Mas, em contrário, embora a alínea b) do artigo 9.º do Anexo à Lei n.º 36/2014 também não refira exceção à proibição de as Assembleias Distritais assumirem despesas, a douta sentença termina com a frase “Custas pela Recorrente”.

Ora nos termos do presente acórdão fica bem expresso que as Assembleias Distritais não podem realizar quaisquer despesas pois disso estão proibidas.

Como pretendem então que a Assembleia Distrital de Lisboa pague as custas do processo? Em coerência com a conclusão do acórdão, não deveriam Vossas Excelências imputar esse encargo à Entidade Recetora?

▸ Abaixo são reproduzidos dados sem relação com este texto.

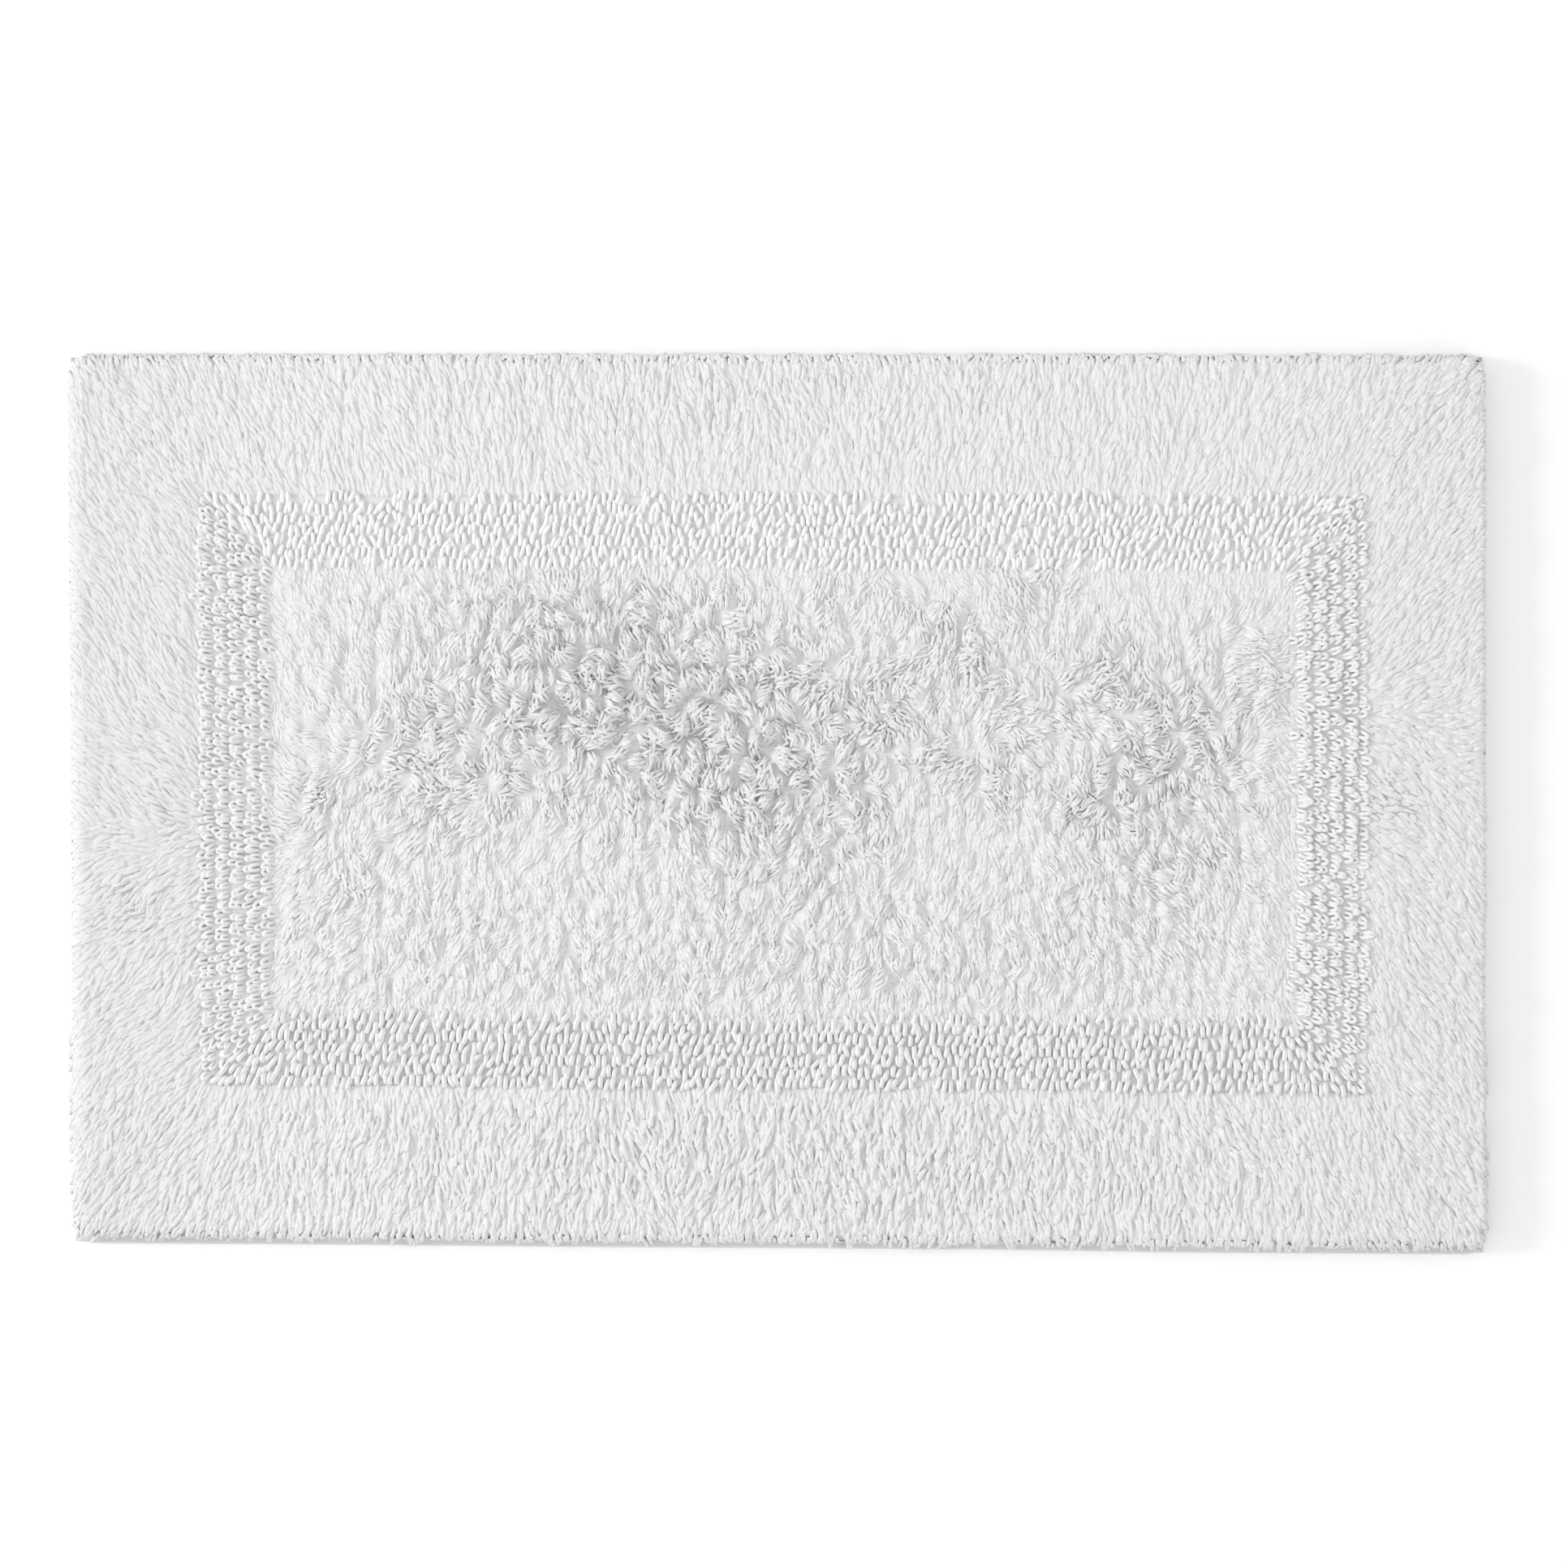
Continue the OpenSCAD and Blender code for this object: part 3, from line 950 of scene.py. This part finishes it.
def stitchPiece(name, side):
    # Each stitch is a short swelling tube that lies along the hem, half sunk in it.
    rng = np.random.default_rng(stitch["seed"] + sides.index(side))
    alongX = side in ("front", "back")
    half = halfLength if alongX else halfWidth
    out = (halfWidth if alongX else halfLength) - stitch["inset"]
    place = np.arange(-half + stitch["endGap"], half - stitch["endGap"] - stitch["pitch"], stitch["pitch"])
    count = len(place)
    share = np.array(stitch["rings"])
    run = place[:, None] + stitch["length"] * share[None, :]
    slant = rng.normal(0, stitch["slant"], count)[:, None] * (share - 0.5)[None, :]
    angle = np.arange(stitch["around"]) * 2 * math.pi / stitch["around"]
    swell = np.array(stitch["swell"])
    offset = stitch["width"] / 2 * swell[None, :, None] * np.cos(angle)[None, None, :] + slant[..., None]
    height = stitch["depth"] / 2 * (1 + swell[None, :, None] * np.sin(angle)[None, None, :])
    run = np.broadcast_to(run[..., None], (count, len(share), stitch["around"]))
    offset = np.broadcast_to(offset, run.shape)
    height = np.broadcast_to(height, run.shape) - stitch["proud"]
    sign = {"front": (1, -1), "back": (-1, 1), "right": (1, 1), "left": (-1, -1)}[side]
    if alongX:
        points = np.stack([sign[0] * run, sign[1] * (out + offset), height], axis=-1)
    else:
        points = np.stack([sign[0] * (out + offset), sign[1] * run, height], axis=-1)
    rings, around = len(share), stitch["around"]
    along = np.broadcast_to(share * stitch["length"] / stitch["width"], (count, rings))
    return tubePiece(name, points, count, rings, around, along)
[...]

Segundo Pedro Machete “a boa fé, enquanto princípio constitucional concretizador da ideia de Estado de Direito, protege a confiança na actuação dos poderes públicos, exigindo um mínimo de certeza e de segurança quanto aos direitos e expectativas legítimas de cada um em face das autoridades públicas. Estas, pelo próprio poder que podem exercer, têm de assegurar um mínimo de continuidade nas respectivas posições em face dos particulares.” (III Encontro de Professores de Direito Público, 29 de janeiro de 2010)

E o Supremo Tribunal Administrativo considera mesmo que “a violação da boa fé pode configurar um facto ilícito gerador de responsabilidade civil (artigo 6.º-A do CPA)” – Acórdão de 09-07-2009.

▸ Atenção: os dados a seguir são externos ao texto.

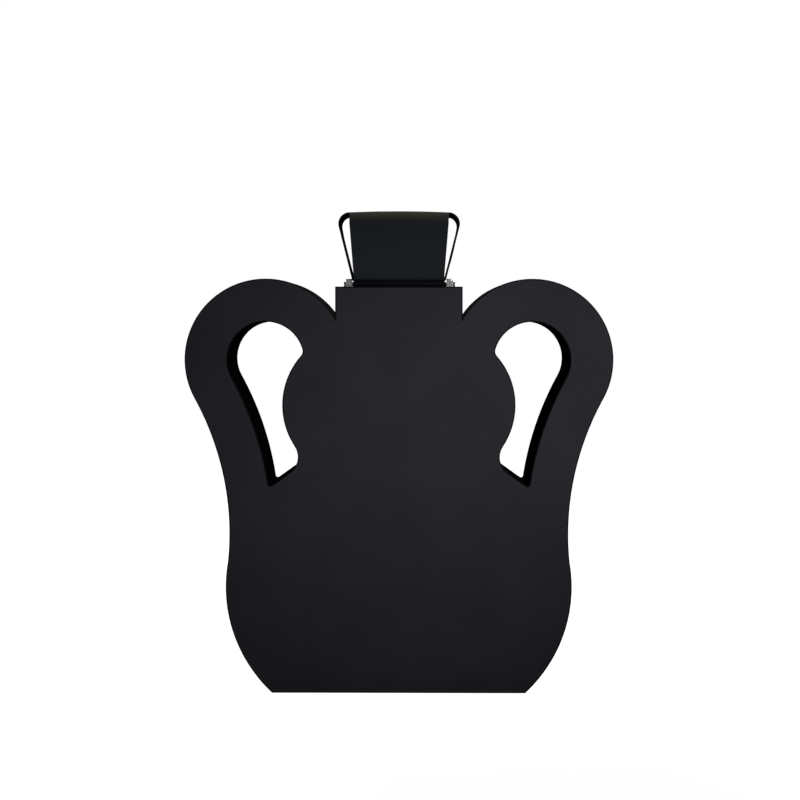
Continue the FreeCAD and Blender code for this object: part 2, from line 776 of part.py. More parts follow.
group("plate_screws", [
    sunk_screw(f"plate_screw_{number}", x, y, "neck_top", "plate_screw_head", "plate_head_depth",
               "plate_screw_radius", "plate_screw_length")
    for number, (x, y) in enumerate(plate_screw_spots, start=1)
])
group("frame_magnets", [
    rod(f"frame_magnet_{number}", "magnet_radius", "magnet_thick", x, y, "plate_floor - magnet_thick")
    for number, (x, y) in enumerate(magnet_spots, start=1)
])
nuts = []
for number, (x, y) in enumerate(stem_spots, start=1):
    hexagon = doc.addObject("Part::Prism", f"nut_body_{number}")
    hexagon.Polygon = 6
    bind(hexagon, Circumradius="nut_radius", Height="nut_height")
    place(hexagon, x, y, "frame_floor - nut_height")
    bore = rod(f"nut_bore_{number}", "stem_radius", "nut_height + 2 * overrun", x, y,
               "frame_floor - nut_height - overrun")
    nuts.append(cut(f"nut_{number}", hexagon, bore))
group("lug_nuts", nuts)


# Hinge lugs, each with its stem down through the plate and the frame

lug_body = new_body("hinge_lug_right")
lug_sketch = body_sketch(lug_body, "XY_Plane", "neck_top")
rectangle(lug_sketch, "lug_reach - lug_width / 2", "lug_reach + lug_width / 2",
          "hinge_line - lug_depth / 2", "hinge_line + lug_depth / 2")
lug_block = pad(lug_body, lug_sketch, "lug_height")
doc.recompute()
lug_top = size["neck_top"] + size["lug_height"]
lug_near = size["lug_height"] * SAME_SHARE
lug_edges = []
for number, edge in enumerate(lug_block.Shape.Edges, start=1):
    ends = [vertex.Point for vertex in edge.Vertexes]
    at_top = all(abs(end.z - lug_top) < lug_near for end in ends)
    if at_top and abs(ends[0].y - ends[1].y) < lug_near:
        lug_edges.append(f"Edge{number}")
lug_rounding = lug_body.newObject("PartDesign::Fillet", "rounding")
lug_rounding.Base = (lug_block, lug_edges)
bind(lug_rounding, Radius="lug_round")
stem_sketch = body_sketch(lug_body, "XY_Plane", "frame_floor - nut_height - stem_end")
circle(stem_sketch, "lug_reach", "hinge_line", "stem_radius")
pad(lug_body, stem_sketch, "plate_thick + frame_height + nut_height + stem_end")
pivot_sketch = body_sketch(lug_body, "YZ_Plane", "lug_reach + lug_width")
circle(pivot_sketch, "hinge_line", "hinge_level", "pivot_radius + pivot_play")
pocket(lug_body, pivot_sketch, "2 * lug_width")
keep("hinge_lug_left", mirrored("hinge_lug_left", lug_body))


# Lid board with its rounded edges, screw holes and magnet seats

lid_body = new_body("lid_board")
lid_sketch = body_sketch(lid_body, "XY_Plane", "lid_floor")
rectangle(lid_sketch, "-lid_half", "lid_half", "-lid_half", "lid_half")
lid_block = pad(lid_body, lid_sketch, "lid_thick")
doc.recompute()
flat_edges = []
for number, edge in enumerate(lid_block.Shape.Edges, start=1):
    low, high = (vertex.Point for vertex in edge.Vertexes)
    if abs(low.z - high.z) < size["lid_thick"] * SAME_SHARE:
        flat_edges.append(f"Edge{number}")
lid_rounding = lid_body.newObject("PartDesign::Fillet", "rounding")
lid_rounding.Base = (lid_block, flat_edges)
bind(lid_rounding, Radius="lid_round")
clamp_spots = [
    (f"{side} * clamp_screw_reach", f"{end} * clamp_screw_reach")
    for side in (1, -1)
    for end in (1, -1)
]
holes(lid_body, "lid_top", "clamp_screw_bite", clamp_spots, "clamp_screw_radius")
magnet_seats = body_sketch(lid_body, "XY_Plane", "lid_floor")
for across, along in magnet_spots:
    circle(magnet_seats, across, along, "magnet_radius")
pocket(lid_body, magnet_seats, "magnet_thick", reverse=True)
for side in (1, -1):
    tip_sketch = body_sketch(lid_body, "YZ_Plane", f"{side} * lid_half")
    circle(tip_sketch, "hinge_line", "hinge_level", "pivot_tip_radius")
    pocket(lid_body, tip_sketch, "pivot_tip_depth", reverse=side < 0)
group("lid_magnets", [
    rod(f"lid_magnet_{number}", "magnet_radius", "magnet_thick", x, y, "lid_floor")
    for number, (x, y) in enumerate(magnet_spots, start=1)
])


# Clamp plate that holds the turned-in feet of the hood on the lid

clamp_body = new_body("clamp_plate")
clamp_sketch = body_sketch(clamp_body, "XY_Plane", "clamp_floor")
rectangle(clamp_sketch, "-clamp_half", "clamp_half", "-clamp_half", "clamp_half")
clamp_pad = pad(clamp_body, clamp_sketch, "clamp_thick")
doc.recompute()
clamp_rounding = clamp_body.newObject("PartDesign::Fillet", "rounding")
clamp_rounding.Base = (clamp_pad, upright_edges(clamp_pad.Shape, size["clamp_half"]))
bind(clamp_rounding, Radius="clamp_round")
boss_sketch = body_sketch(clamp_body, "XY_Plane", "lid_top")
rectangle(boss_sketch, "-boss_half", "boss_half", "-boss_half", "boss_half")
pad(clamp_body, boss_sketch, "hood_leather")
holes(clamp_body, "clamp_top", "clamp_thick + hood_leather", clamp_spots, "clamp_screw_radius")
sink_heads(clamp_body, "clamp_top", clamp_spots, "clamp_screw_head", "clamp_screw_radius", "clamp_head_depth")
group("clamp_screws", [
    sunk_screw(f"clamp_screw_{number}", x, y, "clamp_top", "clamp_screw_head", "clamp_head_depth",
               "clamp_screw_radius", "clamp_screw_length")
    for number, (x, y) in enumerate(clamp_spots, start=1)
])


# Pivot screws and spacers, which turn with the lid

pivot_shank = rod("pivot_shank", "pivot_radius", "pivot_head_face - lid_half", "lid_half",
                  "hinge_line", "hinge_level", "x")
pivot_tip = rod("pivot_tip", "pivot_tip_radius", "pivot_tip_depth", "lid_half - pivot_tip_depth",
                "hinge_line", "hinge_level", "x")
pivot_head = rod("pivot_head", "pivot_head_radius", "pivot_head_thick", "pivot_head_face",
                 "hinge_line", "hinge_level", "x")
pivot_blank = fuse("pivot_blank", fuse("pivot_stem", pivot_shank, pivot_tip), pivot_head)
slot_floor = f"pivot_head_face + pivot_head_thick * {1 - SLOT_DEPTH_SHARE}"
half_slot = f"pivot_head_radius * {SLOT_WIDTH_SHARE}"
pivot_slot = box("pivot_slot", (slot_floor, "pivot_head_face + pivot_head_thick + overrun"),
                 ("hinge_line - pivot_head_radius", "hinge_line + pivot_head_radius"),
                 (f"hinge_level - {half_slot}", f"hinge_level + {half_slot}"))
both_sides("pivot_screw", cut("pivot_screw_right", pivot_blank, pivot_slot))
spacer_body, spacer_bore = (
    rod(name, radius, "spacer_length", "lid_half", "hinge_line", "hinge_level", "x")
    for name, radius in (("spacer_body", "spacer_radius"), ("spacer_bore", "pivot_radius"))
)
both_sides("pivot_spacer", cut("pivot_spacer_right", spacer_body, spacer_bore))


# Leather hood: one cross-shaped blank folded down to the four sides of the lid

def tangent_foot(lower, lower_radius, upper, upper_radius):
    """Return the direction in which a line that touches both bends faces outwards."""
    gap = math.dist(lower, upper)
    lean = math.atan2(upper[0] - lower[0], upper[1] - lower[1])
    lean += math.asin((upper_radius - lower_radius) / gap)
    return (math.cos(lean), -math.sin(lean))


def draw_band(sketch, strip):
    """Draw the outer path of a strip: two feet turned in on the lid, two uprights and the crown."""
    foot_centre = (size[f"{strip}_foot_line"], size[f"{strip}_foot_height"])
    bend_centre = (size[f"{strip}_bend_line"], size["bend_height"])
    foot_round = size[f"{strip}_foot_round"]
    out = tangent_foot(foot_centre, foot_round, bend_centre, size["hood_bend"])
    low_end = tuple(c + foot_round * d for c, d in zip(foot_centre, out))
    high_end = tuple(c + size["hood_bend"] * d for c, d in zip(bend_centre, out))
    tab_end = (foot_centre[0], size["lid_top"])
    crowns = []
    for side in (1, -1):
        pen = Outline(sketch, side)
        tab = pen.line((size["tab_start"], size["lid_top"]), tab_end)
        foot = pen.arc(foot_centre, tab_end, low_end, True)
        upright = pen.line(low_end, high_end)
        bend = pen.arc(bend_centre, high_end, (bend_centre[0], size["hood_top"]), True)
        for one, other in ((tab, foot), (foot, upright), (upright, bend)):
            pen.join(one, other, smooth=True)
        sketch.addConstraint(Sketcher.Constraint("Horizontal", tab))
        pen.across(tab, 1, "tab_start", size["tab_start"])
        pen.height(tab, 1, "lid_top", size["lid_top"])
        pen.across(foot, 3, f"{strip}_foot_line", foot_centre[0])
        pen.radius(foot, f"{strip}_foot_round", foot_round)
        pen.across(bend, 3, f"{strip}_bend_line", bend_centre[0])
        pen.height(bend, 3, "bend_height", bend_centre[1])
        pen.radius(bend, "hood_bend", size["hood_bend"])
        crowns.append((bend, pen.last(bend)))
    ends = [sketch.getPoint(*spot) for spot in crowns]
    crown = sketch.addGeometry(Part.LineSegment(*ends), False)
    for number, spot in enumerate(crowns, start=1):
        sketch.addConstraint(Sketcher.Constraint("Tangent", *spot, crown, number))


def band(name, strip, half_width, along_x):
    """Return one folded strip of the blank, as thick as the leather."""
    path = free_sketch(name + "_path")
    draw_band(path, strip)
    if along_x:
        turn = FreeCAD.Rotation(Vector(0, 0, 1), 90) * FreeCAD.Rotation(Vector(1, 0, 0), 90)
        path.Placement = FreeCAD.Placement(Vector(), turn)
    profile = doc.addObject("Part::Offset2D", name + "_profile")
    profile.Source = path
    profile.Mode = "Skin"
    profile.Join = "Intersection"
    profile.Fill = True
    bind(profile, Value="-hood_leather" if along_x else "hood_leather")
    strip = doc.addObject("Part::Extrusion", name)
    strip.Base = profile
    strip.DirMode = "Custom"
    strip.Dir = Vector(1, 0, 0) if along_x else Vector(0, 1, 0)
    strip.Solid = True
    return bind(strip, LengthFwd=half_width, LengthRev=half_width)


def narrow_feet(name, strip, foot_line, along_x):
    """Return the strip with its turned-in feet as narrow as the boss that they lie round."""
    reach = (f"-({foot_line})", foot_line)
    tools = []
    for number, beside in enumerate((("boss_half", "half_depth"), ("-half_depth", "-boss_half")), start=1):
        across, along = (beside, reach) if along_x else (reach, beside)
        tools.append(box(f"{name}_tool_{number}", across, along, ("lid_floor", "clamp_floor")))
    return cut(name, strip, *tools)


side_band = band("side_band", "arm", "arm_half", False)
side_strip = narrow_feet("side_strip", side_band, "arm_foot_line", False)
front_band = band("front_band", "panel", "panel_top_half + overrun", True)
taper = free_sketch("taper")
taper_pen = Outline(taper)
taper_right = [
    ("panel_foot_half", "neck_top"), ("panel_top_half", "bend_height"), ("panel_top_half", "hood_roof"),
]
taper_places = [(1, *spot) for spot in taper_right] + [(-1, *spot) for spot in reversed(taper_right)]
corners = [(side * size[reach], size[level]) for side, reach, level in taper_places]
taper_lines = [taper_pen.line(start, end) for start, end in zip(corners, corners[1:] + corners[:1])]
for one, other in zip(taper_lines, taper_lines[1:] + taper_lines[:1]):
    taper_pen.join(one, other)
for line, (side, reach, level), (x, z) in zip(taper_lines, taper_places, corners):
    taper_pen.across(line, 1, f"{side} * {reach}", x)
    taper_pen.height(line, 1, level, z)
taper_slab = slab("taper_slab", taper, "past_front", "past_back")
tapered_band = common("tapered_band", front_band, taper_slab)
front_strip = narrow_feet("front_strip", tapered_band, "panel_foot_line", True)
keep("hood", fuse("hood", side_strip, front_strip))


# Checks and export

doc.recompute()
faults = [
    f"{thing.Label}: {', '.join(thing.State)}"
    for thing in doc.Objects
    if {"Invalid", "Error"} & set(thing.State)
]
faults += [
    f"{piece.Label}: no valid solid"
    for piece in pieces
    if piece.Shape.isNull() or not piece.Shape.isValid() or not piece.Shape.Solids
]
if faults:
    raise RuntimeError("\n".join(faults))
os.makedirs("parts", exist_ok=True)
for piece in pieces:
    piece.Shape.exportStep(f"parts/{piece.Label}.step")
    print(f"{piece.Label}: {len(piece.Shape.Solids)} solids, {piece.Shape.Volume:.1f} mm3")
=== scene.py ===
import math

import bmesh
import bpy
from mathutils import Matrix, Vector


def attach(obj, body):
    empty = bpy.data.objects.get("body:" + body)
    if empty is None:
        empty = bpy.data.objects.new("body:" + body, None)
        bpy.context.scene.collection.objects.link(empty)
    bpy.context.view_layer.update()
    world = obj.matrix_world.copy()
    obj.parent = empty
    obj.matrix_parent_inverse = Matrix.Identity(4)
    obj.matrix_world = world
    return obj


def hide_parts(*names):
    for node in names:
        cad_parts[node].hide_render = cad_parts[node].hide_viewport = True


# A flat black leather case in the outline of a two-handled jar, with a folded
# leather hood on its hinged lid. Everything is in metres, in the CAD frame.

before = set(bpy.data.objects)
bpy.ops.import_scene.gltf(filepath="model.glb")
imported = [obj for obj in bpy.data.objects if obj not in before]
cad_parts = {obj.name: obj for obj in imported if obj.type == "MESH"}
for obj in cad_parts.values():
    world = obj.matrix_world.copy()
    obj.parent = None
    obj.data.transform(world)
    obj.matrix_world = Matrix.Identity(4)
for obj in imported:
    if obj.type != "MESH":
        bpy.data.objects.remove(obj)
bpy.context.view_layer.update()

# Outline of the case and its hand holes
NECK_HALF = 0.0447
HOLE_RADIUS = 0.0268
GRIP_WIDTH = 0.0302
HANDLE_RADIUS = HOLE_RADIUS + GRIP_WIDTH
HANDLE_HEIGHT = 0.2355
NOTCH_RISE = 0.0295
NOTCH_HEIGHT = HANDLE_HEIGHT + NOTCH_RISE
NECK_RISE = 0.022
NECK_TOP = NOTCH_HEIGHT + NECK_RISE
HANDLE_CENTRE = (NECK_HALF + math.sqrt(HANDLE_RADIUS ** 2 - NOTCH_RISE ** 2), HANDLE_HEIGHT)
WAIST_INSET = 0.03
WAIST_HEIGHT = 0.0931
WAIST = (HANDLE_CENTRE[0] + HANDLE_RADIUS - WAIST_INSET, WAIST_HEIGHT)
BASE_INSET = 0.031
BASE_CORNER = (WAIST[0] - BASE_INSET, 0.0)
BELLY_RADIUS = 0.1025
FLANK_RADIUS = 0.1982
CORNER_RISE = 0.0062
CORNER_ROUND = 0.005
SHOULDER_DROP = 0.03185
SHOULDER_RADIUS = 0.0525
POCKET_DROP = 0.0364
POCKET_RADIUS = 0.01355
TIP_DROP = 0.0189
TIP_ROUND = 0.0015
HALF_DEPTH = 0.0375
LEATHER_THICK = 0.001

# Steps along an arc: the longest in metres and the widest in radians
ARC_STEP = 0.002
ARC_TURN = math.radians(9)

# Edges of the leather faces: the painted rounding, the paint that laps onto
# the face, the rim just inside it, coloured lighter as a painted highlight, and the rounding of the inner
# edge
EDGE_ROUND = 0.00055
EDGE_STEPS = 6
PAINT_LAP = 0.0004
RIM_WIDTH = 0.0011
BACK_ROUND = 0.0002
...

Tendo presente que na Assembleia Distrital de Lisboa, mercê do comportamento abusivo da Câmara de Lisboa que desde janeiro de 2012, por decisão pessoal do seu Presidente, se recusa a pagar as contribuições devidas nos termos do artigo 14.º do Decreto-Lei n.º 5/91 (uma obrigação que o artigo 9.º da Lei n.º 36/2014 reforça ao mandar as autarquias cumprir com esse dever), existe uma funcionária com sete meses de salários em atraso (novembro de 2013 a maio de 2014) e quatro trabalhadores com o subsídio de férias de 2014 ainda por receber, como encaram Vossas Excelências a aplicação do princípio da boa fé ao absolver a autarquia, sabendo que com essa decisão estão a premiar o infrator e a prejudicar os trabalhadores?


E muitas mais perguntas teria para fazer, mas fico-me por aqui.